[Rows from a 3D modeling dataset]
+++

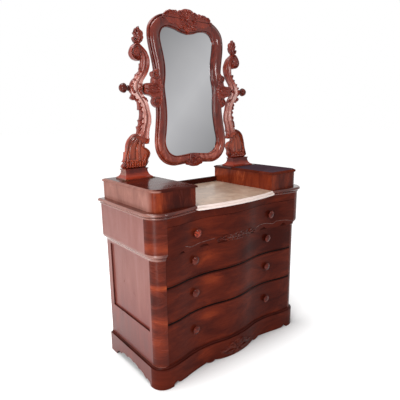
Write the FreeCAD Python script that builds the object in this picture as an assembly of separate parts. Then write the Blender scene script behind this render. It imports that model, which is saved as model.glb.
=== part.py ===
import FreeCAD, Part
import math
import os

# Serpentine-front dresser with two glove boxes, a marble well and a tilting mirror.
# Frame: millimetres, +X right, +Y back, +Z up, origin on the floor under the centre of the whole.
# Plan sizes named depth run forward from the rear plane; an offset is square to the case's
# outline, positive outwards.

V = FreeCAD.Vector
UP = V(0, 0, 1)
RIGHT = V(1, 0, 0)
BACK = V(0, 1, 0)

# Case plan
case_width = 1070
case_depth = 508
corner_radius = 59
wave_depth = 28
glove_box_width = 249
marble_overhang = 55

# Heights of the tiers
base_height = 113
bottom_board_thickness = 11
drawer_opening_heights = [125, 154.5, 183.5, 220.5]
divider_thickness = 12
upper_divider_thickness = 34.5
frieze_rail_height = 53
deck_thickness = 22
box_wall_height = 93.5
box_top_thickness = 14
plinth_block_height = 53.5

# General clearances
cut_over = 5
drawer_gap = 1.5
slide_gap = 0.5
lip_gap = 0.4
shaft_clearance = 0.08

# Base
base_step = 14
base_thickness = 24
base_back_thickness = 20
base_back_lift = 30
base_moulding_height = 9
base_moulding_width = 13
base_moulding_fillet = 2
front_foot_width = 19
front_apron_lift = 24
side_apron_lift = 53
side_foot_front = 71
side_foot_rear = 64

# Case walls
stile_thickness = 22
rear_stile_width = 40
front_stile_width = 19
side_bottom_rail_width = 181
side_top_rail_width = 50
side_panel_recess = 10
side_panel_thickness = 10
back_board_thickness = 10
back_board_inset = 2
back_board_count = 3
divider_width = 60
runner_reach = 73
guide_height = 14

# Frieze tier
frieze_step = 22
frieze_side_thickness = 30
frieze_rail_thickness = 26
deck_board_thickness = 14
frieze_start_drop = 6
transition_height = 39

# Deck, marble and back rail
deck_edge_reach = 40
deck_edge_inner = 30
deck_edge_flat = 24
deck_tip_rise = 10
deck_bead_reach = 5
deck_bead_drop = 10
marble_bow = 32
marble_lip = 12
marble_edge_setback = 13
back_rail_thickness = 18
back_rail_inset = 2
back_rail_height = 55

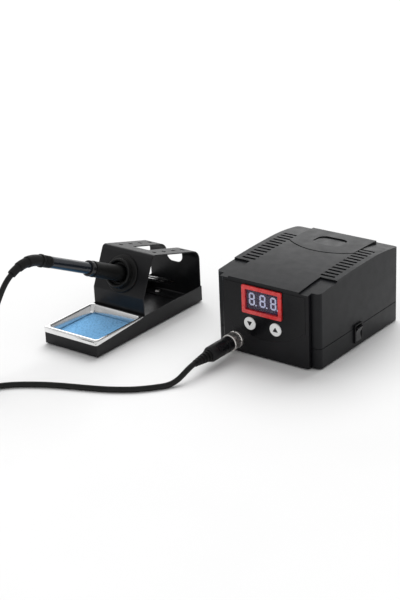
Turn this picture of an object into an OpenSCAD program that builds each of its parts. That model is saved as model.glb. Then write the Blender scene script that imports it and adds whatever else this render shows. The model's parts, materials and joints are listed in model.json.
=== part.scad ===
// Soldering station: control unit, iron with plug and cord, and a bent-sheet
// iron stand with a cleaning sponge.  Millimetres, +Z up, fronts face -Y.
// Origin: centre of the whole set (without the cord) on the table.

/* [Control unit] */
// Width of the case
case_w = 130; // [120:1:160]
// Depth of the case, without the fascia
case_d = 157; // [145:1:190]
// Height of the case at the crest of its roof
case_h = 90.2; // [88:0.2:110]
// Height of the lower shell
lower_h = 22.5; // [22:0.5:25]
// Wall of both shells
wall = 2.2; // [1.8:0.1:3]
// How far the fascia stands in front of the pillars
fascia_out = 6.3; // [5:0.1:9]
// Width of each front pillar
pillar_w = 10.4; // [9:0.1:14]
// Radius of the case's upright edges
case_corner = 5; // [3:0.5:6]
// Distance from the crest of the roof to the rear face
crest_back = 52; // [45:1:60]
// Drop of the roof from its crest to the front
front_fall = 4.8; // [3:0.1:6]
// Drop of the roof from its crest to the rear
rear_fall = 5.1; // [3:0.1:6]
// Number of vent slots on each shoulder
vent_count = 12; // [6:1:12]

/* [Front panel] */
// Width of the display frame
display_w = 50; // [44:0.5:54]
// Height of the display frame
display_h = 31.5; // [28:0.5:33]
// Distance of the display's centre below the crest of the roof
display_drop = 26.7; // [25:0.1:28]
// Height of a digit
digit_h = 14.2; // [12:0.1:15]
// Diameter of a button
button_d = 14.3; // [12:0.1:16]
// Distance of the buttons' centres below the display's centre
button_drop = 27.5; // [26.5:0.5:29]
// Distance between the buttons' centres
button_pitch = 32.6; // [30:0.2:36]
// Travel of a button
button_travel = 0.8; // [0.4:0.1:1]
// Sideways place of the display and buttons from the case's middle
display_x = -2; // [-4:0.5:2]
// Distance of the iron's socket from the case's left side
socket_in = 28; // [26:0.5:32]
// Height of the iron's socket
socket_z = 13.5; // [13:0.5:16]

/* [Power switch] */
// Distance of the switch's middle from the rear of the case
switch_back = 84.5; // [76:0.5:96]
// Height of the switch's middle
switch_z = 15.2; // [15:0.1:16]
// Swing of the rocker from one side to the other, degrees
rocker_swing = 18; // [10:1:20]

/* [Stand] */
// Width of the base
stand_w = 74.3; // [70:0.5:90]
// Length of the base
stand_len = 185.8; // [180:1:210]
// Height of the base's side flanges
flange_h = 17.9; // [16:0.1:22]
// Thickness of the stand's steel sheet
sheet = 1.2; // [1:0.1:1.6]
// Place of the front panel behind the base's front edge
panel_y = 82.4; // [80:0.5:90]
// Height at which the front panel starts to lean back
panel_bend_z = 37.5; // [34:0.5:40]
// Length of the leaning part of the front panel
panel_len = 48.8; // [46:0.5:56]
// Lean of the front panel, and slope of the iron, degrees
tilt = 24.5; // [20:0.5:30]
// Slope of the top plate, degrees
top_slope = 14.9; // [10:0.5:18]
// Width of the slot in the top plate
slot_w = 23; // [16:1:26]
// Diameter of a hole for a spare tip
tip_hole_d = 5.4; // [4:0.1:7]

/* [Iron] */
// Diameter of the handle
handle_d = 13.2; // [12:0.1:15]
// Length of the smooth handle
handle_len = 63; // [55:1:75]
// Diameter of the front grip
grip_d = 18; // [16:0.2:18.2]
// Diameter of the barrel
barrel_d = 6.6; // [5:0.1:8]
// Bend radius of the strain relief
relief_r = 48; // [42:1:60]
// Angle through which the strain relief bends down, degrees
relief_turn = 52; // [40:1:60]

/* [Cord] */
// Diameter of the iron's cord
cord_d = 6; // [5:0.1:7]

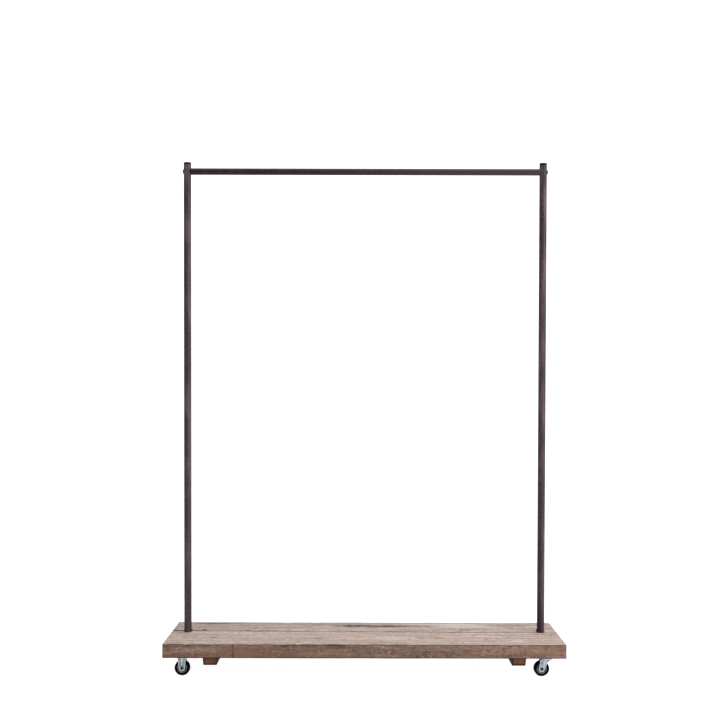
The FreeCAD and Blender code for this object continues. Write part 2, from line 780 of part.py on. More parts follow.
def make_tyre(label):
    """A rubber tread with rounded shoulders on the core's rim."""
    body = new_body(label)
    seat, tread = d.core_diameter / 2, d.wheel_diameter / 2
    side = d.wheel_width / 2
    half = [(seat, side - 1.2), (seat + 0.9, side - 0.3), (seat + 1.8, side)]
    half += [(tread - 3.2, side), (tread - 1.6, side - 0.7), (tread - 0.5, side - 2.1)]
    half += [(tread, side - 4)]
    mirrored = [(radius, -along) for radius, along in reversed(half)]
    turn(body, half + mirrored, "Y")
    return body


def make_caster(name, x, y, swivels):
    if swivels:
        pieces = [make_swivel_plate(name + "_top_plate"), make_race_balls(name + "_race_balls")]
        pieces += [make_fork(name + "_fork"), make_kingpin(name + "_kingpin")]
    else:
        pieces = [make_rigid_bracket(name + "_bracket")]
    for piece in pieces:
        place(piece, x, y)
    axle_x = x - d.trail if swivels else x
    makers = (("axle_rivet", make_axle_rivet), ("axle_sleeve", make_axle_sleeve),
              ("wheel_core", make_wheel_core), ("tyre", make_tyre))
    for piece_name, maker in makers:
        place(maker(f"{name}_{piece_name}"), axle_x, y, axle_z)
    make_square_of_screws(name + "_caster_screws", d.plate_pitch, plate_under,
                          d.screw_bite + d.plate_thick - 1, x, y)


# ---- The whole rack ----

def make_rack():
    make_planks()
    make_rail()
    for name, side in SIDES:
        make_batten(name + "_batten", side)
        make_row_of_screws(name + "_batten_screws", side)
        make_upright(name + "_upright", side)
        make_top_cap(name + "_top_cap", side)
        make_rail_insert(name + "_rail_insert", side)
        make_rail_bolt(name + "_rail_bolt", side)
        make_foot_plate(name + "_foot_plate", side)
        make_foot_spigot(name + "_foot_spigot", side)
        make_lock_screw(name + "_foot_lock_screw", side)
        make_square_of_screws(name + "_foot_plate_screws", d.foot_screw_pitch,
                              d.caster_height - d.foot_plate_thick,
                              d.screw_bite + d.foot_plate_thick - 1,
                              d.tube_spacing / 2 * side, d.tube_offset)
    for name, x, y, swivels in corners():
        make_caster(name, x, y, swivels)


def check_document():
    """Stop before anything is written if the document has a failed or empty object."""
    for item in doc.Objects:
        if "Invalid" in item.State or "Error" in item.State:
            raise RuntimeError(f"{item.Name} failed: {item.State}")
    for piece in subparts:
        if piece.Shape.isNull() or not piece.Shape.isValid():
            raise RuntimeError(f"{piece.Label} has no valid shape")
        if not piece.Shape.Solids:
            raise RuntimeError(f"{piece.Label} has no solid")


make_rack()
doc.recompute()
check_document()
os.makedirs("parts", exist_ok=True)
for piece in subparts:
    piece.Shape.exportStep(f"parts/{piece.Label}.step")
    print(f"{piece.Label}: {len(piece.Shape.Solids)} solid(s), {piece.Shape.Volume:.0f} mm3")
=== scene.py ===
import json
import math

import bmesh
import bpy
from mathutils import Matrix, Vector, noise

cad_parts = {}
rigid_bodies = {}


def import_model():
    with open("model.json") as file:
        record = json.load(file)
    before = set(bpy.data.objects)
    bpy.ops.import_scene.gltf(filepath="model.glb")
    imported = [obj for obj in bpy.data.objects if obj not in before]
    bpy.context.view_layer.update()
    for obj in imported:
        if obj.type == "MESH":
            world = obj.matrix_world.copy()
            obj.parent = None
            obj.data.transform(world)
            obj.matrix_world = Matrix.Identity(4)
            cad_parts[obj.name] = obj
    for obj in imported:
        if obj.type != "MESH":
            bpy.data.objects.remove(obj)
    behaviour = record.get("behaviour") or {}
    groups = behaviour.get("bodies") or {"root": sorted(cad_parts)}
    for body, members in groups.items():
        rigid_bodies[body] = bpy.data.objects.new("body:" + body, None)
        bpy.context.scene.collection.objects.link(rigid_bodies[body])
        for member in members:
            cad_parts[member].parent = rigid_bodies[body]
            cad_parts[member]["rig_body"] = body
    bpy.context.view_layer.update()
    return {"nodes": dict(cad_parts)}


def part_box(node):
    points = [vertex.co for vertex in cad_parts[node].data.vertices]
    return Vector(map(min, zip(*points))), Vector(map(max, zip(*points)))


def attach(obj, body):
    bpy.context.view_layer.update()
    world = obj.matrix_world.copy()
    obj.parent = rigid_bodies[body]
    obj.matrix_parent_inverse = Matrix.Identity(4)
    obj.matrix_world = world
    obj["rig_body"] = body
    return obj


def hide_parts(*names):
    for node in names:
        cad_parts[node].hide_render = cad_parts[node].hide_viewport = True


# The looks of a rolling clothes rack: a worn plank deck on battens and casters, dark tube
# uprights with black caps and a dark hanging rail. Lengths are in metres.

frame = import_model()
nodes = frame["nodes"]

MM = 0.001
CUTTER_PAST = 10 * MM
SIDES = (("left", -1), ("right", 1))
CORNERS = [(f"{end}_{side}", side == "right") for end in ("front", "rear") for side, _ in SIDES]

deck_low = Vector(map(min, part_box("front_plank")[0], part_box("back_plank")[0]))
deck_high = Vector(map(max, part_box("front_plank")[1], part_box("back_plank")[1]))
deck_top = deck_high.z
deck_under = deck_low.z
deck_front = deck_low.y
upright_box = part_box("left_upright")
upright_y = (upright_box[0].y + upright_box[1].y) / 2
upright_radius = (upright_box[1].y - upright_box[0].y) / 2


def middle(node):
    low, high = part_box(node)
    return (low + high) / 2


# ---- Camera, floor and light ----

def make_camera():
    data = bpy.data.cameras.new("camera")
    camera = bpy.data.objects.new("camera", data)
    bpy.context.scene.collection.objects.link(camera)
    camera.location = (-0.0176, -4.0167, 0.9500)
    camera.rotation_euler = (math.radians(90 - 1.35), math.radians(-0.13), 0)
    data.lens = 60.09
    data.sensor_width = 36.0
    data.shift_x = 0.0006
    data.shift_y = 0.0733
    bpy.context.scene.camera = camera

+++

OBJECTIVE =
Give back, word for word, only the lines above from the line holding "for name, x, y, swivels" to the line holding "bpy.data.objects.remove(obj)", both included.

RESULT OF THE TASK =
    for name, x, y, swivels in corners():
        make_caster(name, x, y, swivels)


def check_document():
    """Stop before anything is written if the document has a failed or empty object."""
    for item in doc.Objects:
        if "Invalid" in item.State or "Error" in item.State:
            raise RuntimeError(f"{item.Name} failed: {item.State}")
    for piece in subparts:
        if piece.Shape.isNull() or not piece.Shape.isValid():
            raise RuntimeError(f"{piece.Label} has no valid shape")
        if not piece.Shape.Solids:
            raise RuntimeError(f"{piece.Label} has no solid")


make_rack()
doc.recompute()
check_document()
os.makedirs("parts", exist_ok=True)
for piece in subparts:
    piece.Shape.exportStep(f"parts/{piece.Label}.step")
    print(f"{piece.Label}: {len(piece.Shape.Solids)} solid(s), {piece.Shape.Volume:.0f} mm3")
=== scene.py ===
import json
import math

import bmesh
import bpy
from mathutils import Matrix, Vector, noise

cad_parts = {}
rigid_bodies = {}


def import_model():
    with open("model.json") as file:
        record = json.load(file)
    before = set(bpy.data.objects)
    bpy.ops.import_scene.gltf(filepath="model.glb")
    imported = [obj for obj in bpy.data.objects if obj not in before]
    bpy.context.view_layer.update()
    for obj in imported:
        if obj.type == "MESH":
            world = obj.matrix_world.copy()
            obj.parent = None
            obj.data.transform(world)
            obj.matrix_world = Matrix.Identity(4)
            cad_parts[obj.name] = obj
    for obj in imported:
        if obj.type != "MESH":
            bpy.data.objects.remove(obj)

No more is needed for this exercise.